4. Batman Begins (2005)
Nolan’s first collaboration with Murphy proved so influential that Batman Begins inadvertently gave rise to an entire cinematic subgenre, with dark and gritty reboots becoming the standard practice when any recognizable property found itself in need of a fresh coat of paint.
Very few have come close to matching Christian Bale’s debut under the cape and cowl, though, with Murphy’s Scarecrow foregoing the scenery-chewing villainy of the franchise’s past in favour of cerebral smarts and an unnerving charisma that buries itself under the skin.
The third act finale is a little shaky, but everything up until the CGI-assisted chaos of the grandstanding climax is nothing short of phenomenal. It was a simple concept on paper to imagine a grounded and realistic world where Batman could logically exist and how that would impact his base of operations, but the execution was borderline revolutionary as it relates to Hollywood blockbusters.
3. Dunkirk (2017)
History has been littered with countless classic war movies, but the majority of them have simply retold events from either a real-world or fictional perspective, which makes the sheer ambition on display in Dunkirk all the more impressive.

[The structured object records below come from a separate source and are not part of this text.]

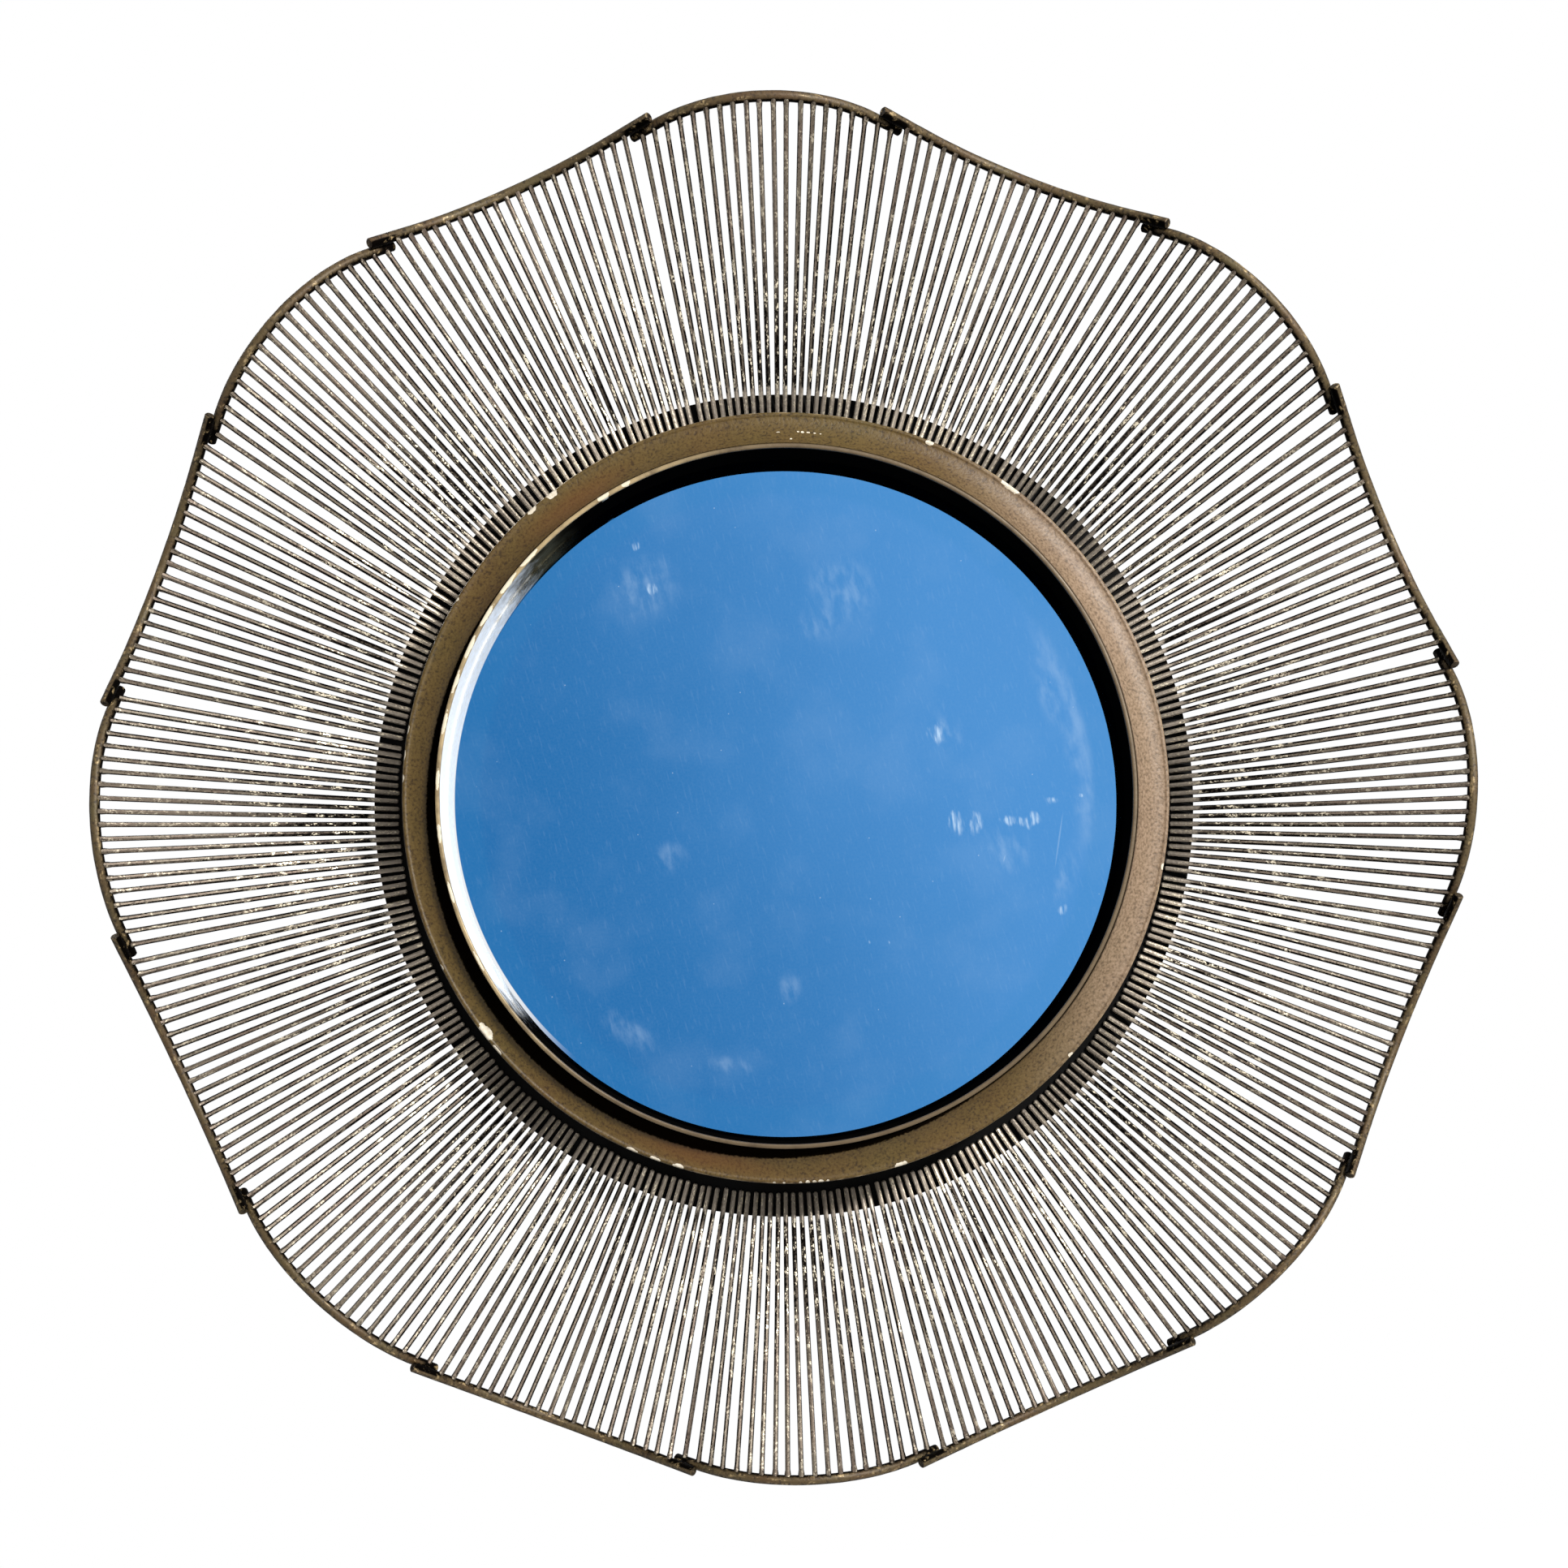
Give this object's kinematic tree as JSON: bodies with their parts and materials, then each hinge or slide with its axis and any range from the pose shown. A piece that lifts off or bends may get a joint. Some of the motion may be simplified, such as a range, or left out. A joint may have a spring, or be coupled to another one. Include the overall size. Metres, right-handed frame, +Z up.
{
  "type": "wave mirror",
  "caption": "Round wall mirror in a bronzed drum and ring, with a sunburst of straight metal wires ending in a waving rim.",
  "frame": {"origin": "centre of the mirror on the wall, where the bumpers rest", "axes": "+Y points into the wall, so the mirror faces -Y; +Z is up and +X is to the right of someone who faces it"},
  "size_m": [0.8986, 0.0969, 0.8986],
  "materials": {
    "bronzed_rod": "mottled bronze patina, satin",
    "bronzed_wire": "mottled bronze patina, satin",
    "bronzed_hoop": "bronze patina, satin",
    "cast_ring": "cast resin with a mottled bronze patina, chipped to its pale body",
    "mirror": "silvered plane glass",
    "cork": "raw cork",
    "hardboard": "raw hardboard",
    "dark_steel": "dark brown to black patina, satin",
    "zinc_steel": "zinc plated",
    "brassed_steel": "brass plated",
    "rubber": "matt"
  },
  "bodies": {
    "mirror": {"crest_bar_1": "bronzed_rod", "crest_bar_2": "bronzed_rod", "crest_bar_3": "bronzed_rod", "crest_bar_4": "bronzed_rod", "crest_bar_5": "bronzed_rod", "crest_bar_6": "bronzed_rod", "crest_bar_7": "bronzed_rod", "crest_bar_8": "bronzed_rod", "trough_bar_1": "bronzed_rod", "trough_bar_2": "bronzed_rod", "trough_bar_3": "bronzed_rod", "trough_bar_4": "bronzed_rod", "trough_bar_5": "bronzed_rod", "trough_bar_6": "bronzed_rod", "trough_bar_7": "bronzed_rod", "trough_bar_8": "bronzed_rod", "crest_wires_1": "bronzed_wire", "crest_wires_2": "bronzed_wire", "crest_wires_3": "bronzed_wire", "crest_wires_4": "bronzed_wire", "crest_wires_5": "bronzed_wire", "crest_wires_6": "bronzed_wire", "crest_wires_7": "bronzed_wire", "crest_wires_8": "bronzed_wire", "trough_wires_1": "bronzed_wire", "trough_wires_2": "bronzed_wire", "trough_wires_3": "bronzed_wire", "trough_wires_4": "bronzed_wire", "trough_wires_5": "bronzed_wire", "trough_wires_6": "bronzed_wire", "trough_wires_7": "bronzed_wire", "trough_wires_8": "bronzed_wire", "front_ring": "cast_ring", "mirror_hoop": "bronzed_hoop", "mirror_glass": "mirror", "glass_shims": "cork", "backing_board": "hardboard", "board_screws": "zinc_steel", "ring_screws": "zinc_steel", "drum_shell": "dark_steel", "hub_plate": "dark_steel", "drum_brackets": "zinc_steel", "bracket_rivets": "zinc_steel", "wall_bumpers": "rubber", "hanger_rivets": "zinc_steel", "hanger_strap_left": "brassed_steel", "hanger_strap_right": "brassed_steel"},
    "ring_left": {"hanger_ring_left": "brassed_steel"},
    "ring_right": {"hanger_ring_right": "brassed_steel"}
  },
  "joints": [
    {"name": "ring_left_swing", "type": "hinge", "parent": "mirror", "child": "ring_left", "pos_m": [-0.1299, -0.00325, 0.20002], "axis": [1, 0, 0], "range_deg": [0, 180]},
    {"name": "ring_right_swing", "type": "hinge", "parent": "mirror", "child": "ring_right", "pos_m": [0.1299, -0.00325, 0.20002], "axis": [1, 0, 0], "range_deg": [0, 180]}
  ]
}
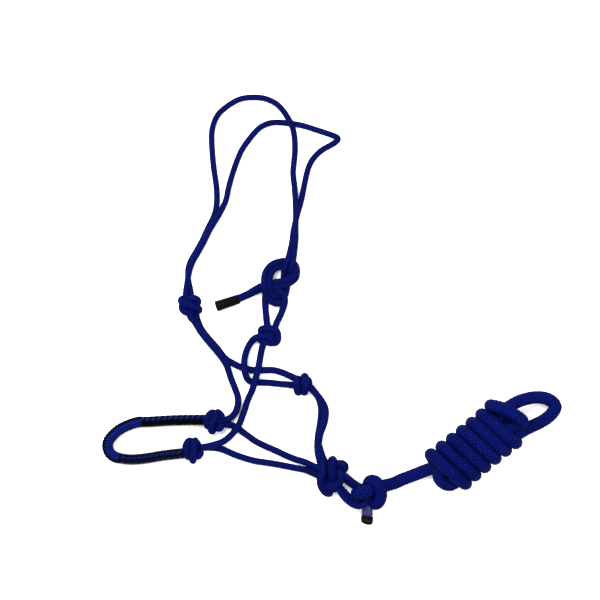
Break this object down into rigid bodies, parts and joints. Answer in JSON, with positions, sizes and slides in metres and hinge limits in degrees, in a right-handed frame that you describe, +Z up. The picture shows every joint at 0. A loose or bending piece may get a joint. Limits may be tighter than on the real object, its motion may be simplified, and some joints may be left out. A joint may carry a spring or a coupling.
{
  "type": "rope halter",
  "caption": "Knotted rope halter with a plaited noseband, tied crown, fiador knot and a wound lead rope, laid flat.",
  "frame": {"origin": "on the surface the halter lies on, under the middle of the halter's own box without the lead", "axes": "+Z up from the surface, +Y towards the crown, +X towards the lead"},
  "size_m": [0.5141, 0.4812, 0.0503],
  "materials": {
    "halter_rope": "braided synthetic cord, fine weave, soft sheen",
    "lead_rope": "braided synthetic rope, coarser diamond weave",
    "noseband_plait": "flat plait of black and bright blue cord",
    "shrink_cap": "black shrink sleeve, slightly wrinkled",
    "clear_sleeve": "clear shrink sleeve, glossy"
  },
  "bodies": {
    "halter": {"tie_hitch": "halter_rope", "tie_loop": "halter_rope", "crown_tail_lower": "halter_rope", "crown_tail_upper": "halter_rope", "crown_end_cap": "shrink_cap", "left_cheek_knot": "halter_rope", "right_cheek_knot": "halter_rope", "cheek_rope_left": "halter_rope", "cheek_rope_right": "halter_rope", "throat_rope_upper": "halter_rope", "throat_rope_lower": "halter_rope", "throat_knot": "halter_rope", "throat_drop_front": "halter_rope", "throat_drop_back": "halter_rope", "nose_knot_upper": "halter_rope", "nose_knot_lower": "halter_rope", "noseband_core_upper": "halter_rope", "noseband_core_lower": "halter_rope", "noseband_plait": "noseband_plait", "chin_rope_upper": "halter_rope", "chin_rope_lower": "halter_rope", "fiador_knot": "halter_rope", "heel_loop_upper": "halter_rope", "heel_loop_lower": "halter_rope"},
    "crown": {"crown_rope_outer": "halter_rope", "crown_rope_inner": "halter_rope"},
    "lead": {"lead_knot": "lead_rope", "lead_run": "lead_rope", "lead_hank": "lead_rope", "lead_end_loop": "lead_rope", "lead_tail": "lead_rope", "lead_tail_sleeve": "clear_sleeve", "lead_end_cap": "shrink_cap"}
  },
  "joints": [
    {"name": "crown_fold", "type": "hinge", "parent": "halter", "child": "crown", "pos_m": [0.0077, 0.0347, 0.0034], "axis": [0.9328, 0.3605, 0], "range_deg": [0, 90]},
    {"name": "lead_swing", "type": "hinge", "parent": "halter", "child": "lead", "pos_m": [0.1495, -0.2135, 0.0162], "axis": [0, -1, 0], "range_deg": [0, 75]}
  ]
}
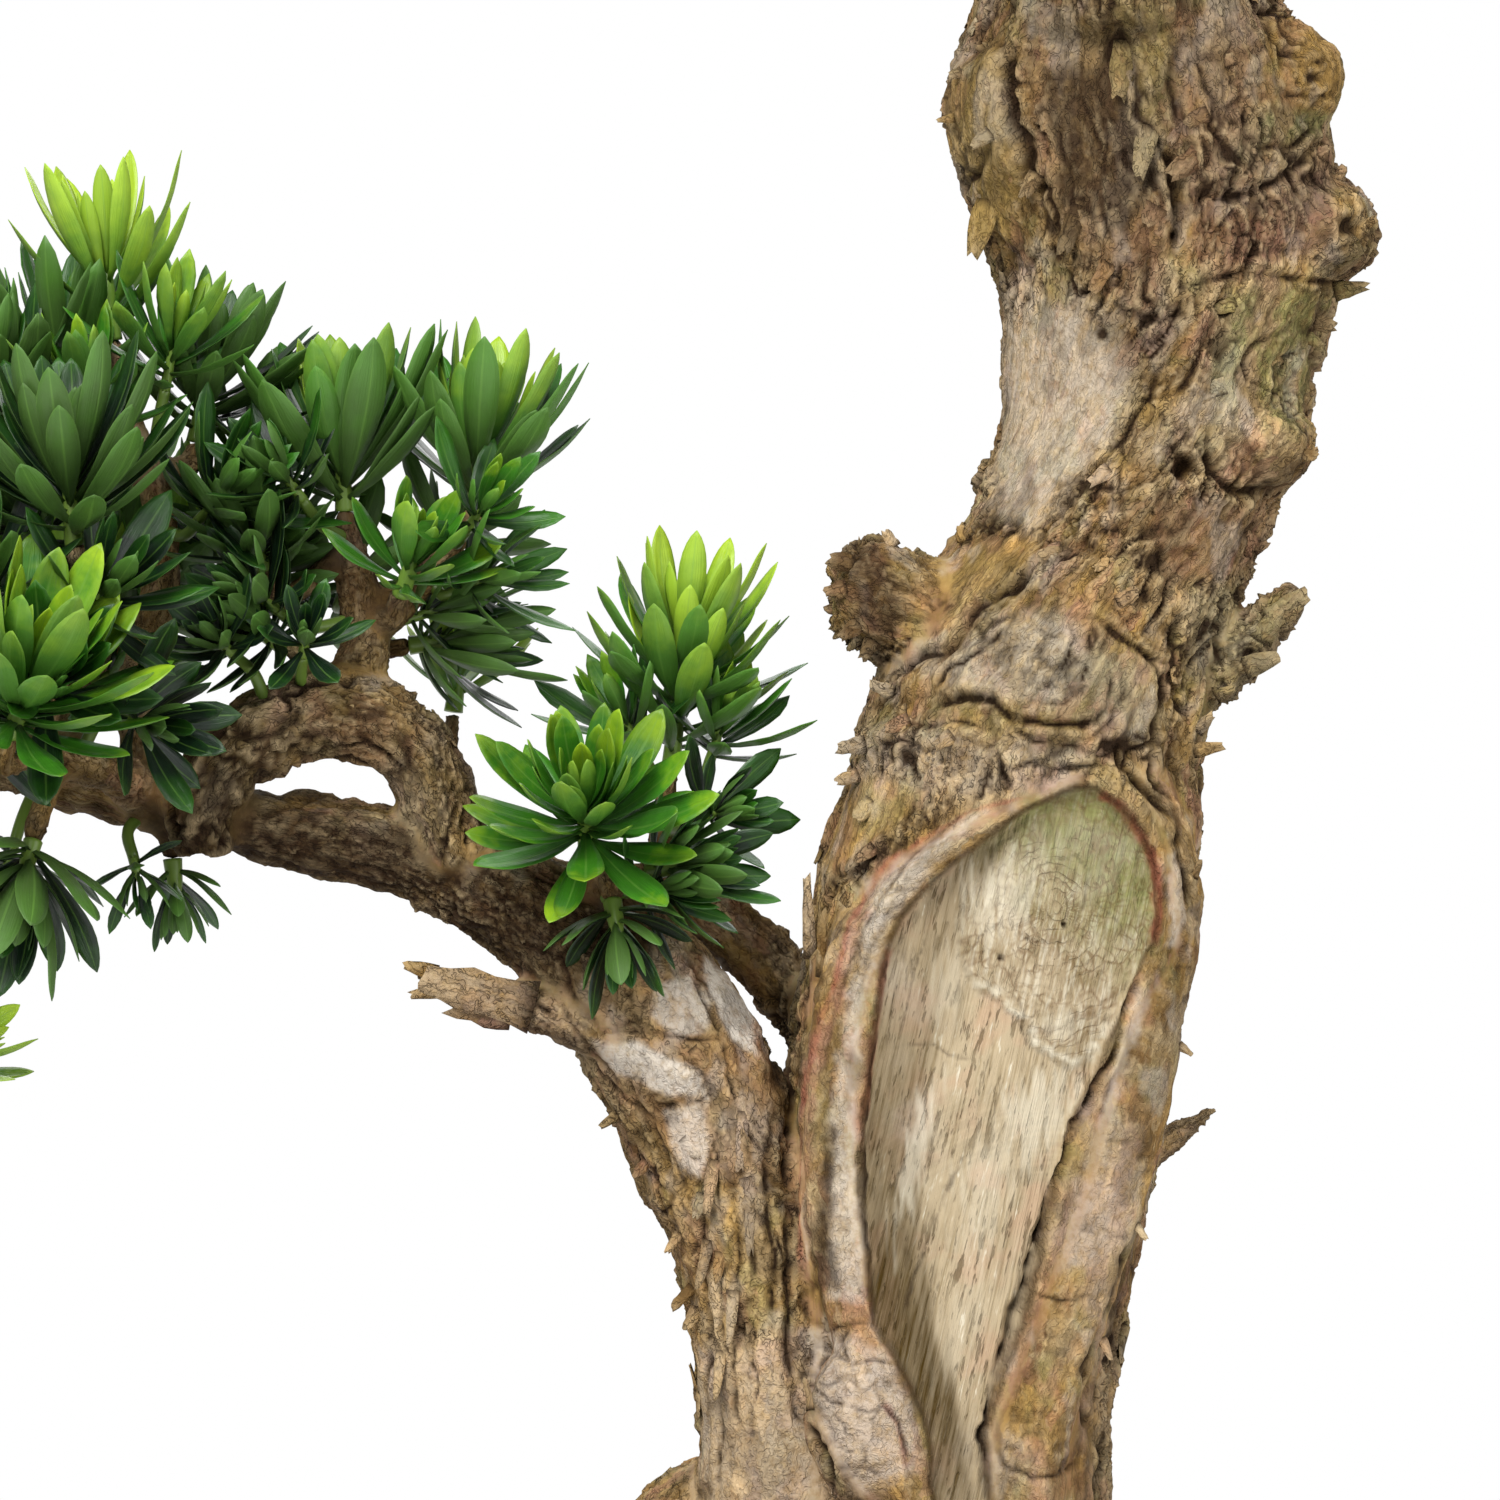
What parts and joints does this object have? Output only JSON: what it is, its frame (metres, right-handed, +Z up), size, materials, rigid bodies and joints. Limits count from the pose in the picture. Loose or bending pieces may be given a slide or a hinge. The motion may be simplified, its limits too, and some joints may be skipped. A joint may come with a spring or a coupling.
{
  "type": "buddhist pine bonsai",
  "caption": "Buddhist pine bonsai with a thick trunk, a healed pruning wound and leafy shoots, standing in a plain oval footed pot.",
  "frame": {"origin": "on the surface that the pot's feet stand on, below the middle of the box round the tree and its pot", "axes": "+Z up, the front with the healed wound faces -Y, the low limb reaches towards -X"},
  "size_m": [0.4966, 0.2448, 0.645],
  "materials": {
    "stoneware": "unglazed stoneware",
    "soil": "granular soil",
    "bark": "bark and bare wood",
    "leaf": "waxy leaf"
  },
  "bodies": {
    "root": {"pot": "stoneware", "shoot_apex_back_1": "leaf", "shoot_apex_back_2": "leaf", "shoot_apex_left_1": "leaf", "shoot_apex_left_2": "leaf", "shoot_apex_right_1": "leaf", "shoot_apex_right_2": "leaf", "shoot_apex_top_1": "leaf", "shoot_back_1": "leaf", "shoot_back_2": "leaf", "shoot_back_3": "leaf", "shoot_back_4": "leaf", "shoot_behind_limb": "leaf", "shoot_drop_end": "leaf", "shoot_front_1": "leaf", "shoot_front_2": "leaf", "shoot_front_low": "leaf", "shoot_front_rosette": "leaf", "shoot_front_side": "leaf", "shoot_left_1": "leaf", "shoot_left_2": "leaf", "shoot_left_3": "leaf", "shoot_left_4": "leaf", "shoot_left_5": "leaf", "shoot_left_6": "leaf", "shoot_left_back_1": "leaf", "shoot_left_back_2": "leaf", "shoot_left_back_3": "leaf", "shoot_left_bright": "leaf", "shoot_left_dark": "leaf", "shoot_left_edge": "leaf", "shoot_left_hanging": "leaf", "shoot_left_low": "leaf", "shoot_left_mid": "leaf", "shoot_right_1": "leaf", "shoot_right_2": "leaf", "shoot_right_3": "leaf", "shoot_right_4": "leaf", "shoot_right_5": "leaf", "shoot_right_6": "leaf", "shoot_right_7": "leaf", "shoot_right_8": "leaf", "shoot_riser_dark": "leaf", "shoot_riser_front": "leaf", "shoot_riser_left": "leaf", "shoot_riser_low": "leaf", "shoot_riser_right": "leaf", "shoot_riser_top": "leaf", "shoot_strut_top": "leaf", "shoot_top_left": "leaf", "shoot_upper_left_1": "leaf", "shoot_upper_left_2": "leaf", "shoot_upper_left_3": "leaf", "shoot_upper_left_4": "leaf", "shoot_upper_left_5": "leaf", "shoot_upper_left_6": "leaf", "shoot_upper_left_7": "leaf", "soil": "soil", "trunk_and_branches": "bark"}
  },
  "joints": []
}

Splitting the narrative into three strands separated by land, sea, and air, the triple-pronged structure and Hans Zimmer’s metronomic score create palpable tension in each and every scene. It would have been a lot easier for Nolan to recreate the titular evacuation as a straightforward A-to-B story, but that’s never been how he operates.
Murphy is limited to a solitary scene and credited as Shell Shocked Soldier, but there’s no shame in being a small cog in such an expertly oiled machine. One of the greatest war stories ever told on screen, Nolan’s mastery of scope, scale, and imagery combine with frantic pacing and technical excellence to concoct an immersive maelstrom of unforgettable cinematic conflict.
2. The Dark Knight (2008)
Another top-tier Nolan effort where Murphy is awarded limited screentime, his short-but-sweet cameo in The Dark Knight nonetheless establishes where things are heading, with Batman inspiring a wave of vigilantes seeking to take the law into their own hands. As a result, it puts them directly in the Joker’s line of fire.
Having told one of the best origin stories in history, Nolan then opted to craft a slow-burning epic that played more as a crime thriller that happened to be set in Gotham City as opposed to a standard comic book adaptation, bolstered by Heath Ledger on instantly iconic form as the Clown Prince of Crime.
Setting the tone from the very opening scene right through to the final frame, The Dark Knight may not be flawless, but as far as cinematic superheroism goes, it’s about as close as anyone has ever gotten.
1. Oppenheimer (2023)
A three-hour biographical drama earning close to a billion dollars at the box office is insane, but Nolan and Murphy’s most recent collaboration proved to be their best yet and stands an exceedingly good chance of finding major recognition during the upcoming awards season.
Finally ascending to leading man status as part of the director’s regular repertory, Murphy seizes the chance with both hands and embodies the spirit and mannerisms of J. Robert Oppenheimer without ever coming close to descending into either impression or caricature.
Backed by a massive ensemble and predicated on one of the most important events in modern human history, Oppenheimer required a spectacular central performance to succeed, given its interweaving narrative strands and decades-spanning story that all lead straight back to the title character, with Murphy knocking it clear out of the park and into the stratosphere.